▸ Aim of the task
Reproduce the data in its entirety, exactly as supplied.

3D code data:

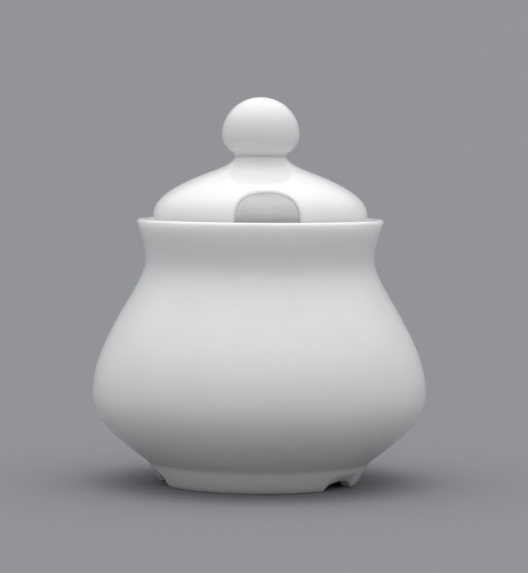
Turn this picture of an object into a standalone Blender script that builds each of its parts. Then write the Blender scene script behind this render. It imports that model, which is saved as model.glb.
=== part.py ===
"""Glazed porcelain sugar bowl: a bellied bowl on a foot ring, a loose domed lid with a spoon notch, a ball knob.

Metres, +Z up. The origin is on the turning axis, on the surface that the foot ring stands on.
-Y is the front, which the spoon notch in the lid faces. An outline is half a section: points (radius, height).
"""

import math

import bmesh
import bpy
from mathutils import Matrix, Vector
from mathutils.geometry import interpolate_bezier

# Turning
SEGMENTS = 48
KNOB_SEGMENTS = 32
TOUCH_GAP = 0.0003

# Bowl, outside
FOOT_RADIUS = 0.0300
FOOT_LAND = 0.0025
FOOT_EDGE = 0.0006
FOOT_TOP = (0.0324, 0.0046)
BODY_START = (0.0341, 0.00705)
BODY_START_SLOPE = 36.0
BELLY_RADIUS = 0.0500
BELLY_HEIGHT = 0.02735
NECK_RADIUS = 0.0344
NECK_HEIGHT = 0.0665
FLARE_START_HEIGHT = 0.0675
RIM_RADIUS = 0.0369
RIM_TOP = 0.0790
RIM_ROUNDING = 0.0008

# Bowl, inside
BOWL_WALL = 0.0034
FLOOR_HEIGHT = 0.0069
BASE_UNDERSIDE = 0.0034
LEDGE_HEIGHT = 0.0761
RECESS_RADIUS = 0.0333
THROAT_RADIUS = 0.0296
THROAT_LENGTH = 0.0027
EDGE_ROUNDING = 0.0006

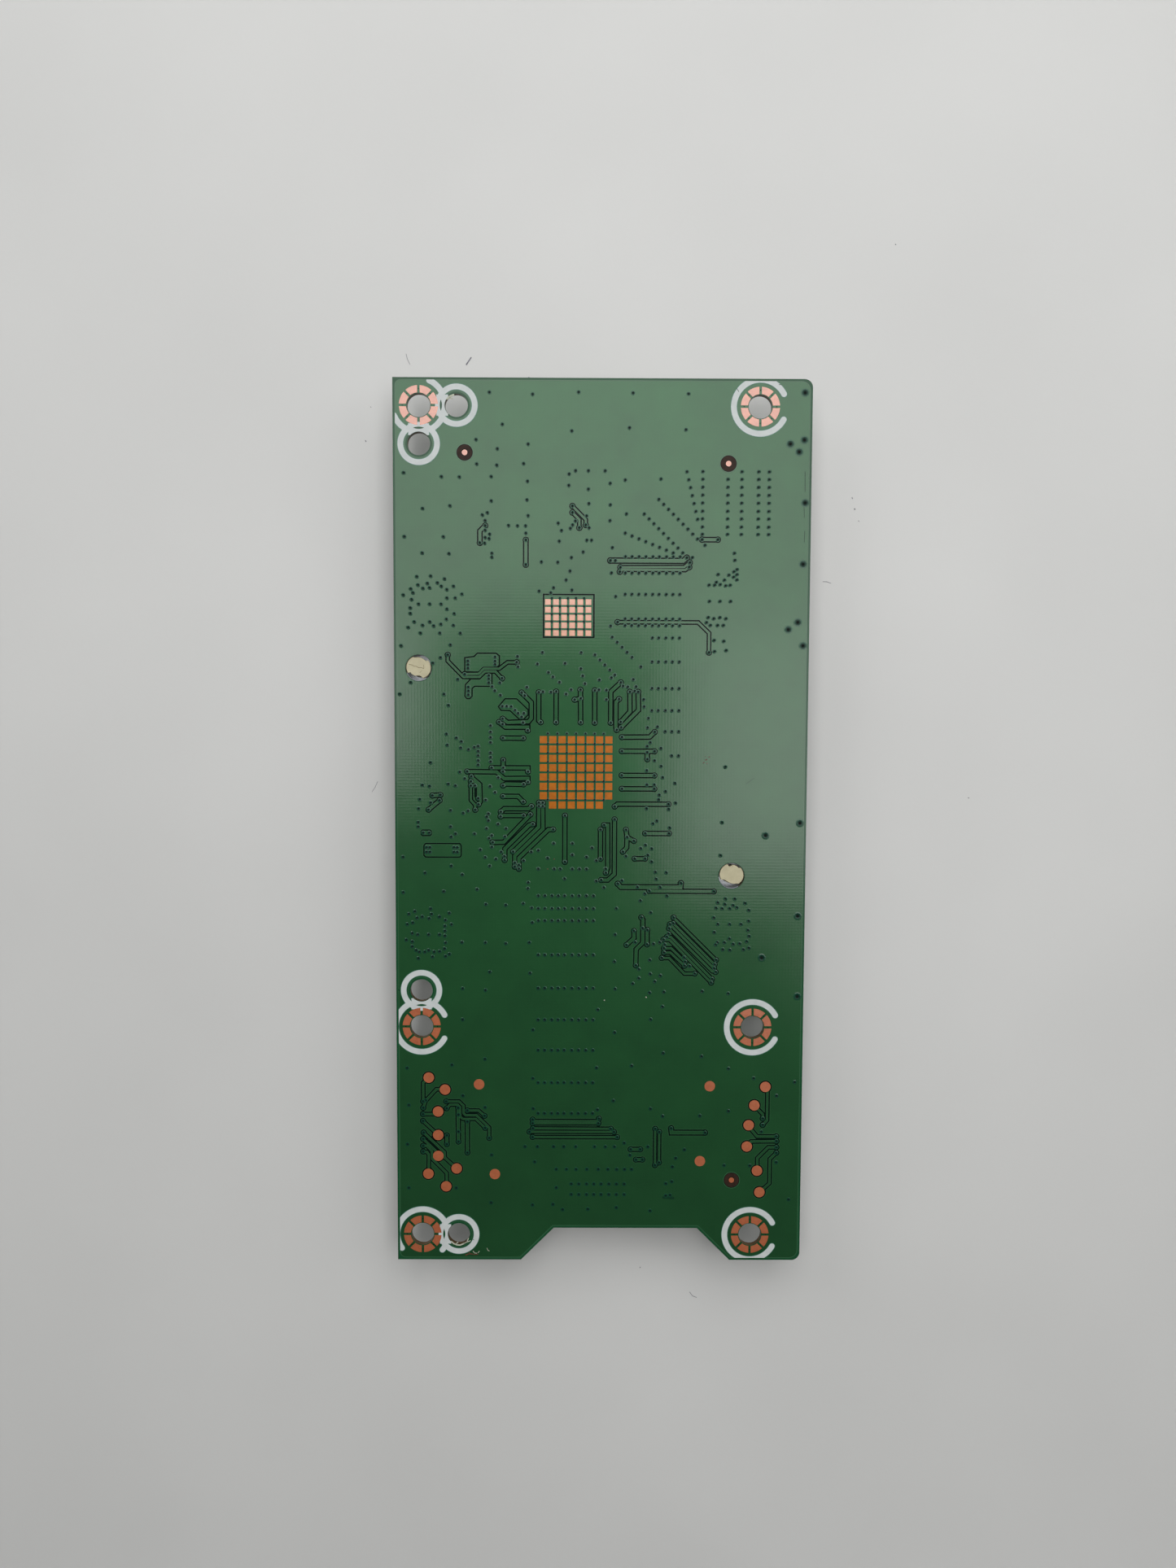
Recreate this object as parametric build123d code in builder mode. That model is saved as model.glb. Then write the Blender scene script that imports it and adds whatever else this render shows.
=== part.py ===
from build123d import *
import os
from math import atan2, cos, degrees, radians, sin

os.makedirs("parts", exist_ok=True)

# Timing-control board of a flat display panel, in millimetres.
# It lies as it would be put down on a bench: solder side up (+Z), component side down,
# standing on the fins of its heat sink. +X and +Y are right and up, seen from above.

# Board
board_width = 75.0
board_length = 161.6
board_thickness = 1.2
corner_radius = 1.5
notch_centre_from_right = 32.6
notch_top_width = 26.7
notch_depth = 6.1
notch_flare = 6.1
copper = 0.06

# Screw holes: four corners and one more pair, with bare lands round them
screw_hole = 4.2
screw_from_left = 4.65
screw_from_right = 9.35
screw_from_end = 4.9
middle_screw_from_bottom = 44.2
screw_land_inner = 4.5
screw_land_outer = 7.0
screw_land_gap = 0.45
petal_sides = 16

# Spare locating holes beside the screw holes on the left
spare_hole = 4.1
spare_hole_step = 6.75

# Heat stack under the controller chip
sink_height = 7.0
sink_base = 2.0
sink_width = 40.0
sink_length = 40.0
fin_count = 10
fin_pitch = 4.2
fin_tip = 1.2
fin_root = 1.7
ear_radius = 4.0
ear_overlap = 12.0
ear_drop = 4.0
pad_thickness = 0.5
pad_inset = 0.5

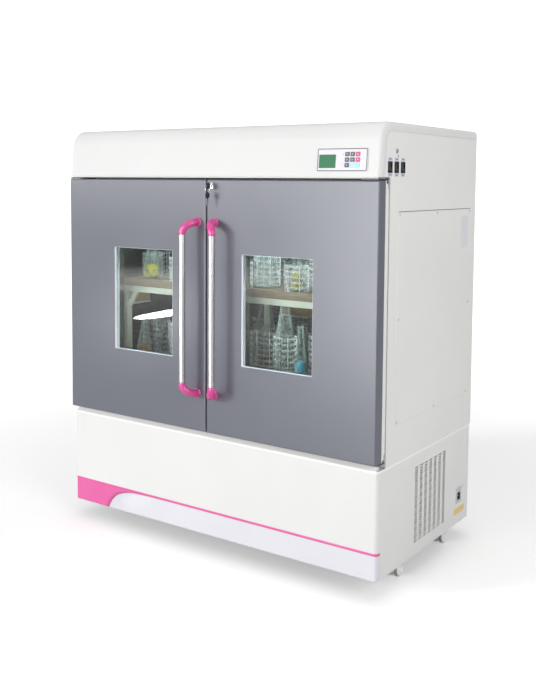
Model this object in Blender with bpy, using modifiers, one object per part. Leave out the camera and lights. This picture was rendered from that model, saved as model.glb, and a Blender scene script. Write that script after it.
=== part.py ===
"""Floor-standing incubated shaker: two glazed doors, two orbiting decks, four casters."""

import math

import bmesh
import bpy
from mathutils import Matrix, Vector

mm = 0.001

# Driving dimensions of the whole machine
width = 1320 * mm
depth = 740 * mm
height = 1487.5 * mm
caster_height = 65 * mm
base_height = 350 * mm
base_setback = 19 * mm
head_height = 170 * mm
handle_axis_reach = 51 * mm
elbow_radius = 13 * mm

# Clearances and sheet thicknesses
fit_gap = 0.3 * mm
overrun = 20 * mm
sheet = 2 * mm
head_wall = 3 * mm

# Levels and faces that follow from them
handle_reach = handle_axis_reach + elbow_radius
front = -(depth - handle_reach) / 2
back = front + depth
half_width = width / 2
base_bottom = caster_height
base_top = base_bottom + base_height
head_bottom = height - head_height
cabinet_height = head_bottom - base_top

# Doors
door_thickness = 56 * mm
door_gap_below = 20.6 * mm
door_gap_above = 10.1 * mm
door_side_inset = 0.6 * mm
door_centre_gap = 4 * mm
door_edge_round = 5 * mm
door_skin = 2 * mm
door_drain_radius = 5 * mm
door_bottom = base_top + door_gap_below
door_top = head_bottom - door_gap_above
door_outer = half_width - door_side_inset
door_inner = door_centre_gap / 2
door_back = front + door_thickness

# Windows
window_inner = 150.4 * mm
window_margin = 230.4 * mm
window_sill = 249 * mm
window_head = 247.3 * mm
window_step = 9 * mm
window_rebate = 8 * mm
pane_thickness = 5 * mm
window_outer = door_outer - window_margin
window_bottom = door_bottom + window_sill
window_top = door_top - window_head

# Door seal and cabinet front
seal_gap = 12 * mm
seal_width = 18 * mm
seal_inset = 4 * mm
frame_front = door_back + seal_gap

# Hinges
hinge_side_distance = 14 * mm
hinge_frame_distance = 21 * mm
hinge_pin_radius = 5 * mm
hinge_pin_reach = 17 * mm
hinge_plate = 4 * mm
hinge_plate_gap = 2 * mm
hinge_plate_length = 62 * mm
hinge_plate_front = 11 * mm
hinge_leaf = 3 * mm
hinge_leaf_drop = 28 * mm
hinge_edge = 4 * mm
hinge_leaf_edge = 9 * mm
hinge_x = door_outer - hinge_side_distance
hinge_y = frame_front - hinge_frame_distance

# Handles
handle_base_x = 37 * mm
handle_tube_x = 64 * mm
handle_bottom = 176 * mm
handle_head = 185.8 * mm
handle_elbow_rise = 41 * mm
tube_radius = 11.5 * mm
elbow_straight = 3 * mm
elbow_lead = 34 * mm
elbow_tail = 24 * mm
elbow_steps = 7
tube_bottom = door_bottom + handle_bottom
tube_top = door_top - handle_head
handle_length = tube_top - tube_bottom
handle_axis_y = front - handle_axis_reach

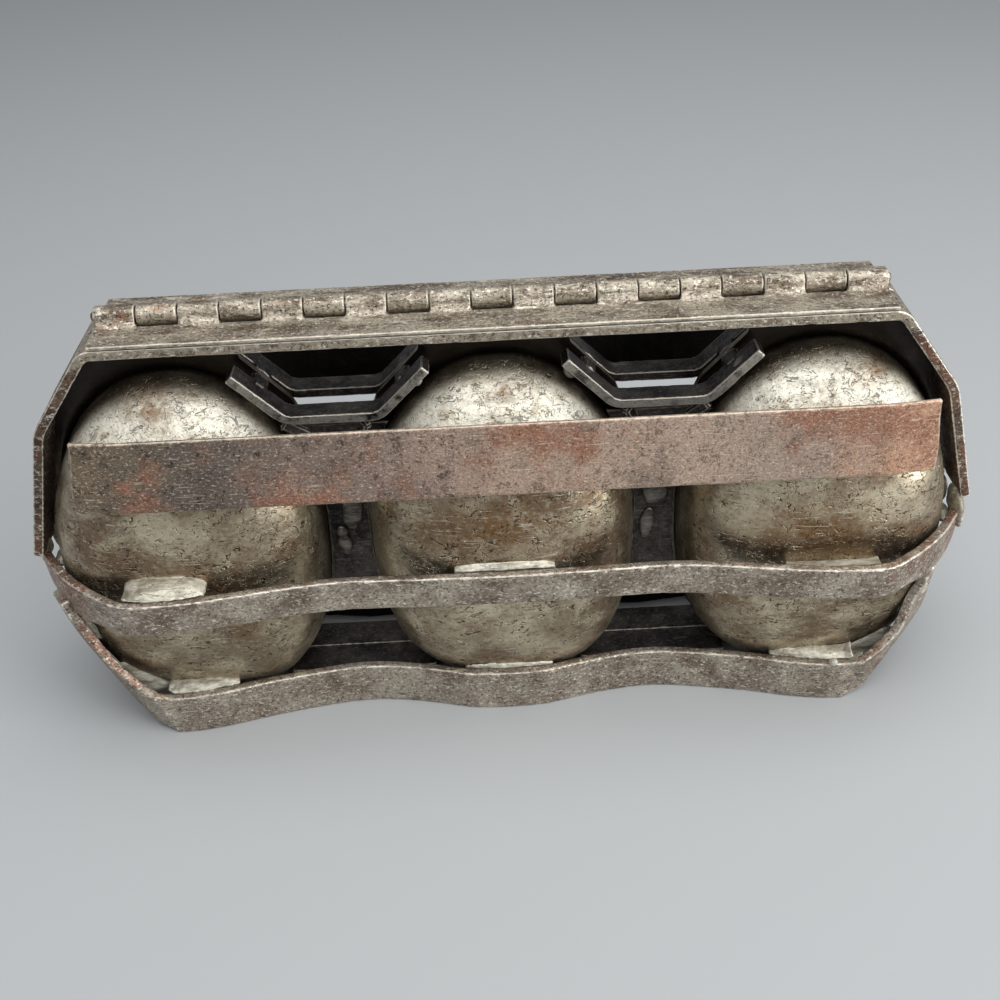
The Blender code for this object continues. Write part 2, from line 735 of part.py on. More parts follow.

▸ Answer to this exercise
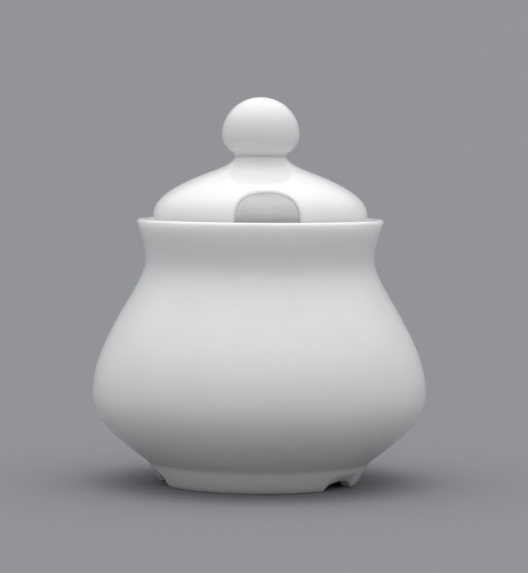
Turn this picture of an object into a standalone Blender script that builds each of its parts. Then write the Blender scene script behind this render. It imports that model, which is saved as model.glb.
=== part.py ===
"""Glazed porcelain sugar bowl: a bellied bowl on a foot ring, a loose domed lid with a spoon notch, a ball knob.

Metres, +Z up. The origin is on the turning axis, on the surface that the foot ring stands on.
-Y is the front, which the spoon notch in the lid faces. An outline is half a section: points (radius, height).
"""

import math

import bmesh
import bpy
from mathutils import Matrix, Vector
from mathutils.geometry import interpolate_bezier

# Turning
SEGMENTS = 48
KNOB_SEGMENTS = 32
TOUCH_GAP = 0.0003

# Bowl, outside
FOOT_RADIUS = 0.0300
FOOT_LAND = 0.0025
FOOT_EDGE = 0.0006
FOOT_TOP = (0.0324, 0.0046)
BODY_START = (0.0341, 0.00705)
BODY_START_SLOPE = 36.0
BELLY_RADIUS = 0.0500
BELLY_HEIGHT = 0.02735
NECK_RADIUS = 0.0344
NECK_HEIGHT = 0.0665
FLARE_START_HEIGHT = 0.0675
RIM_RADIUS = 0.0369
RIM_TOP = 0.0790
RIM_ROUNDING = 0.0008

# Bowl, inside
BOWL_WALL = 0.0034
FLOOR_HEIGHT = 0.0069
BASE_UNDERSIDE = 0.0034
LEDGE_HEIGHT = 0.0761
RECESS_RADIUS = 0.0333
THROAT_RADIUS = 0.0296
THROAT_LENGTH = 0.0027
EDGE_ROUNDING = 0.0006

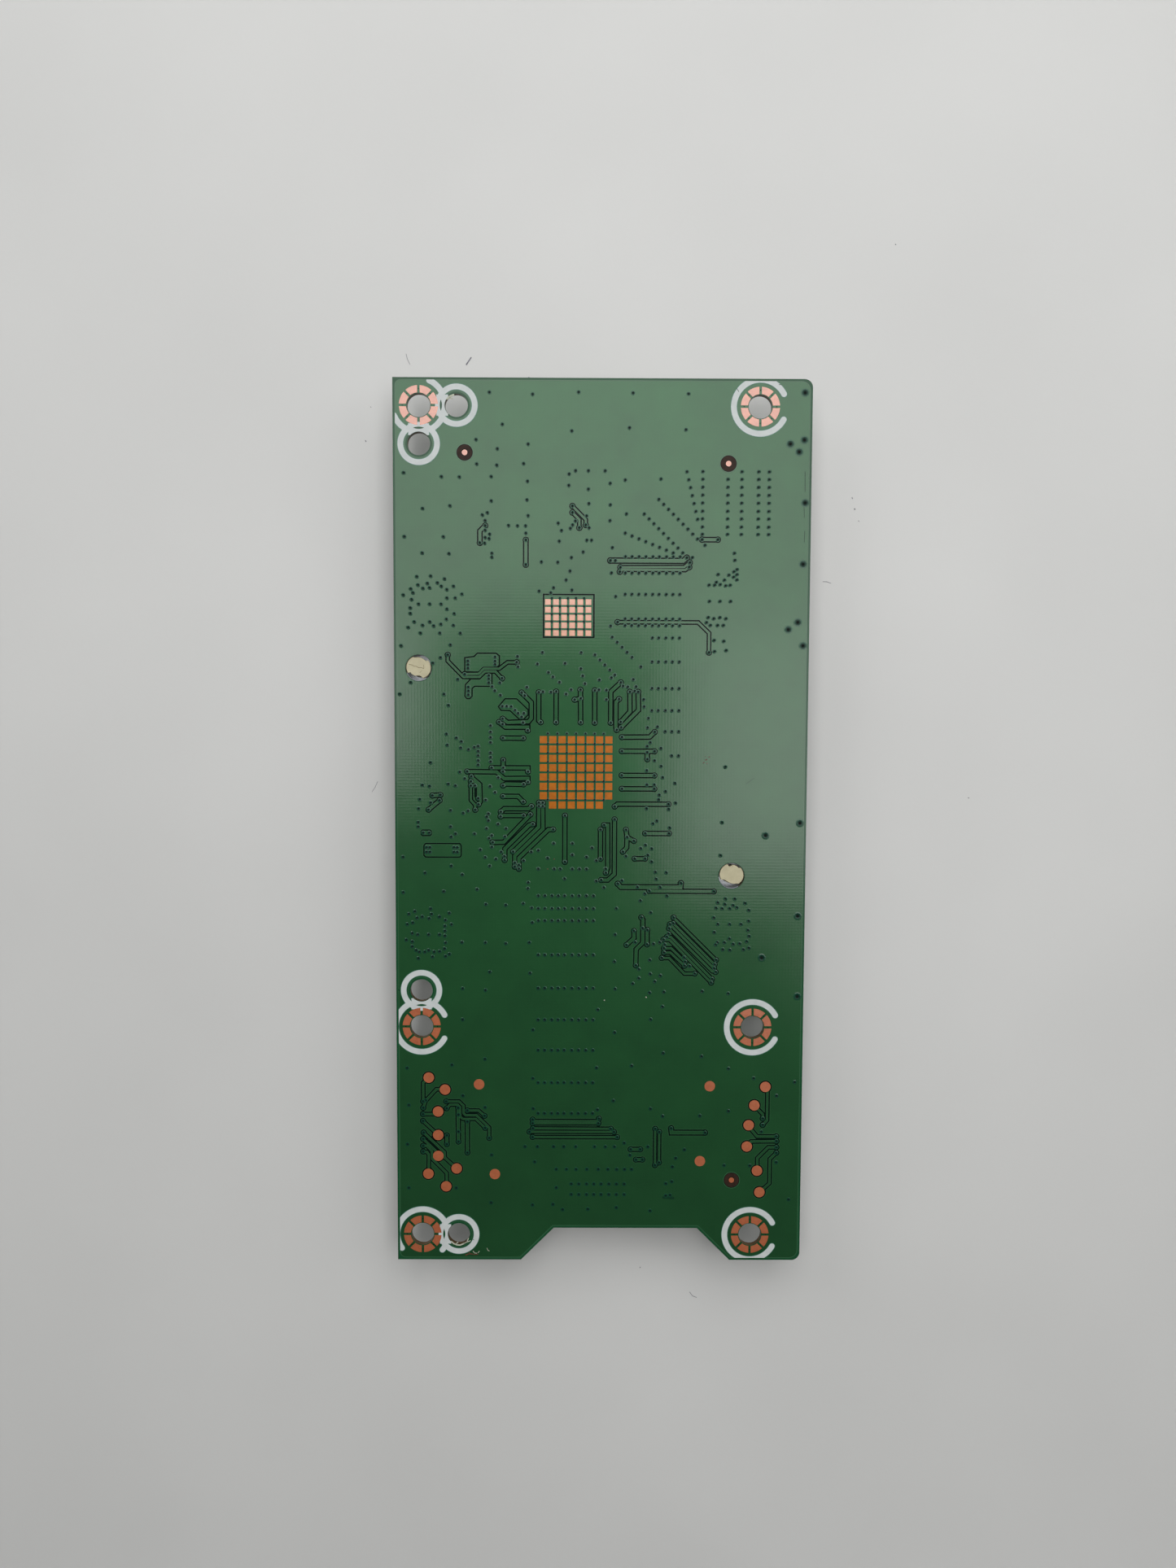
Recreate this object as parametric build123d code in builder mode. That model is saved as model.glb. Then write the Blender scene script that imports it and adds whatever else this render shows.
=== part.py ===
from build123d import *
import os
from math import atan2, cos, degrees, radians, sin

os.makedirs("parts", exist_ok=True)

# Timing-control board of a flat display panel, in millimetres.
# It lies as it would be put down on a bench: solder side up (+Z), component side down,
# standing on the fins of its heat sink. +X and +Y are right and up, seen from above.

# Board
board_width = 75.0
board_length = 161.6
board_thickness = 1.2
corner_radius = 1.5
notch_centre_from_right = 32.6
notch_top_width = 26.7
notch_depth = 6.1
notch_flare = 6.1
copper = 0.06

# Screw holes: four corners and one more pair, with bare lands round them
screw_hole = 4.2
screw_from_left = 4.65
screw_from_right = 9.35
screw_from_end = 4.9
middle_screw_from_bottom = 44.2
screw_land_inner = 4.5
screw_land_outer = 7.0
screw_land_gap = 0.45
petal_sides = 16

# Spare locating holes beside the screw holes on the left
spare_hole = 4.1
spare_hole_step = 6.75

# Heat stack under the controller chip
sink_height = 7.0
sink_base = 2.0
sink_width = 40.0
sink_length = 40.0
fin_count = 10
fin_pitch = 4.2
fin_tip = 1.2
fin_root = 1.7
ear_radius = 4.0
ear_overlap = 12.0
ear_drop = 4.0
pad_thickness = 0.5
pad_inset = 0.5

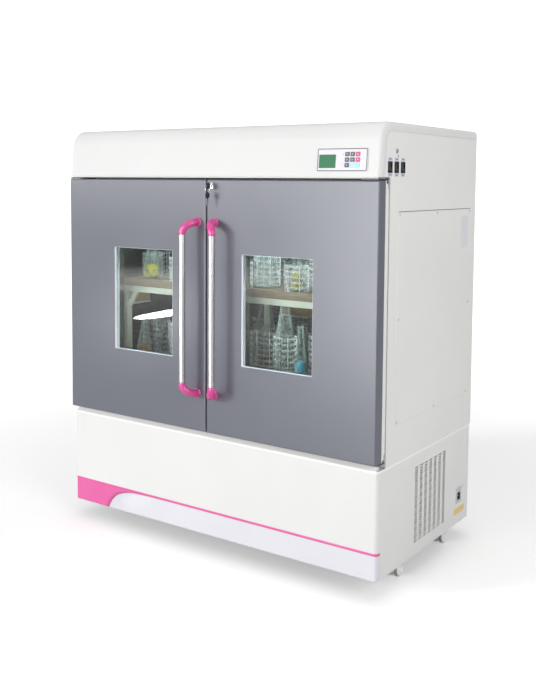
Model this object in Blender with bpy, using modifiers, one object per part. Leave out the camera and lights. This picture was rendered from that model, saved as model.glb, and a Blender scene script. Write that script after it.
=== part.py ===
"""Floor-standing incubated shaker: two glazed doors, two orbiting decks, four casters."""

import math

import bmesh
import bpy
from mathutils import Matrix, Vector

mm = 0.001

# Driving dimensions of the whole machine
width = 1320 * mm
depth = 740 * mm
height = 1487.5 * mm
caster_height = 65 * mm
base_height = 350 * mm
base_setback = 19 * mm
head_height = 170 * mm
handle_axis_reach = 51 * mm
elbow_radius = 13 * mm

# Clearances and sheet thicknesses
fit_gap = 0.3 * mm
overrun = 20 * mm
sheet = 2 * mm
head_wall = 3 * mm

# Levels and faces that follow from them
handle_reach = handle_axis_reach + elbow_radius
front = -(depth - handle_reach) / 2
back = front + depth
half_width = width / 2
base_bottom = caster_height
base_top = base_bottom + base_height
head_bottom = height - head_height
cabinet_height = head_bottom - base_top

# Doors
door_thickness = 56 * mm
door_gap_below = 20.6 * mm
door_gap_above = 10.1 * mm
door_side_inset = 0.6 * mm
door_centre_gap = 4 * mm
door_edge_round = 5 * mm
door_skin = 2 * mm
door_drain_radius = 5 * mm
door_bottom = base_top + door_gap_below
door_top = head_bottom - door_gap_above
door_outer = half_width - door_side_inset
door_inner = door_centre_gap / 2
door_back = front + door_thickness

# Windows
window_inner = 150.4 * mm
window_margin = 230.4 * mm
window_sill = 249 * mm
window_head = 247.3 * mm
window_step = 9 * mm
window_rebate = 8 * mm
pane_thickness = 5 * mm
window_outer = door_outer - window_margin
window_bottom = door_bottom + window_sill
window_top = door_top - window_head

# Door seal and cabinet front
seal_gap = 12 * mm
seal_width = 18 * mm
seal_inset = 4 * mm
frame_front = door_back + seal_gap

# Hinges
hinge_side_distance = 14 * mm
hinge_frame_distance = 21 * mm
hinge_pin_radius = 5 * mm
hinge_pin_reach = 17 * mm
hinge_plate = 4 * mm
hinge_plate_gap = 2 * mm
hinge_plate_length = 62 * mm
hinge_plate_front = 11 * mm
hinge_leaf = 3 * mm
hinge_leaf_drop = 28 * mm
hinge_edge = 4 * mm
hinge_leaf_edge = 9 * mm
hinge_x = door_outer - hinge_side_distance
hinge_y = frame_front - hinge_frame_distance

# Handles
handle_base_x = 37 * mm
handle_tube_x = 64 * mm
handle_bottom = 176 * mm
handle_head = 185.8 * mm
handle_elbow_rise = 41 * mm
tube_radius = 11.5 * mm
elbow_straight = 3 * mm
elbow_lead = 34 * mm
elbow_tail = 24 * mm
elbow_steps = 7
tube_bottom = door_bottom + handle_bottom
tube_top = door_top - handle_head
handle_length = tube_top - tube_bottom
handle_axis_y = front - handle_axis_reach

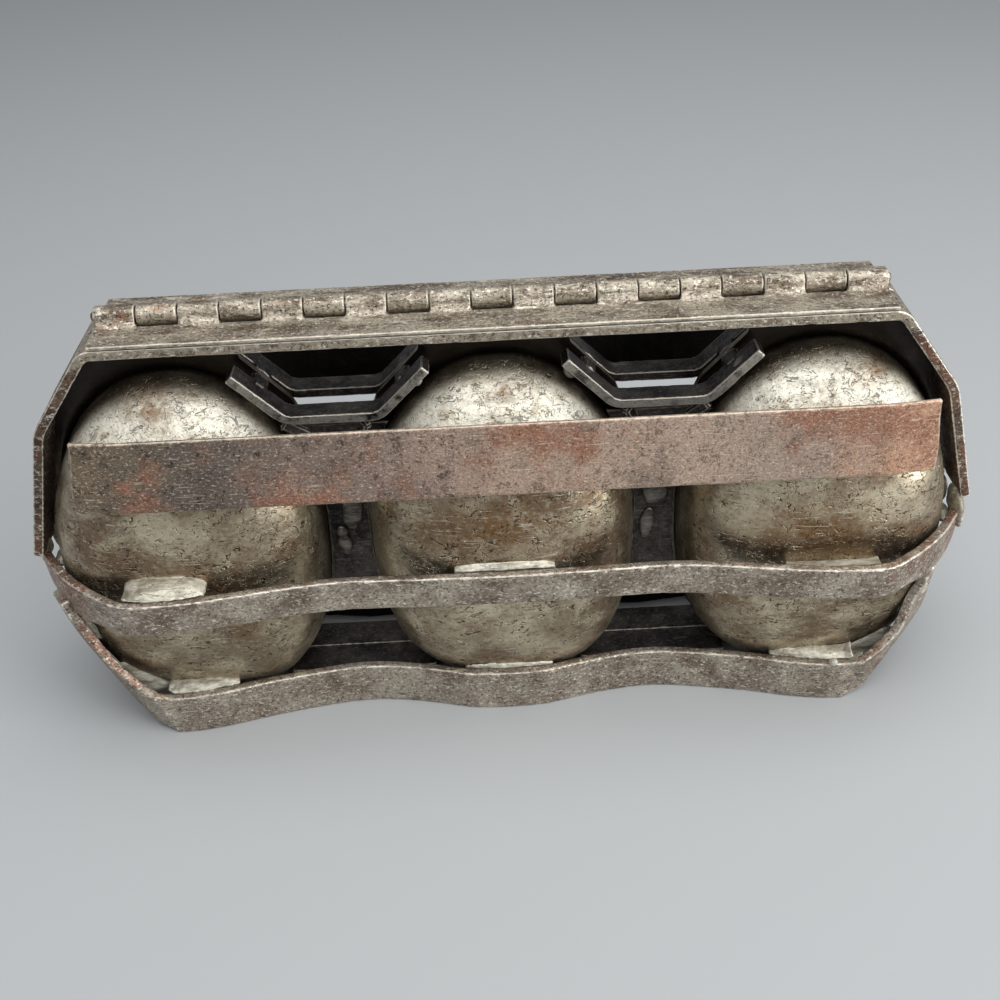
The Blender code for this object continues. Write part 2, from line 735 of part.py on. More parts follow.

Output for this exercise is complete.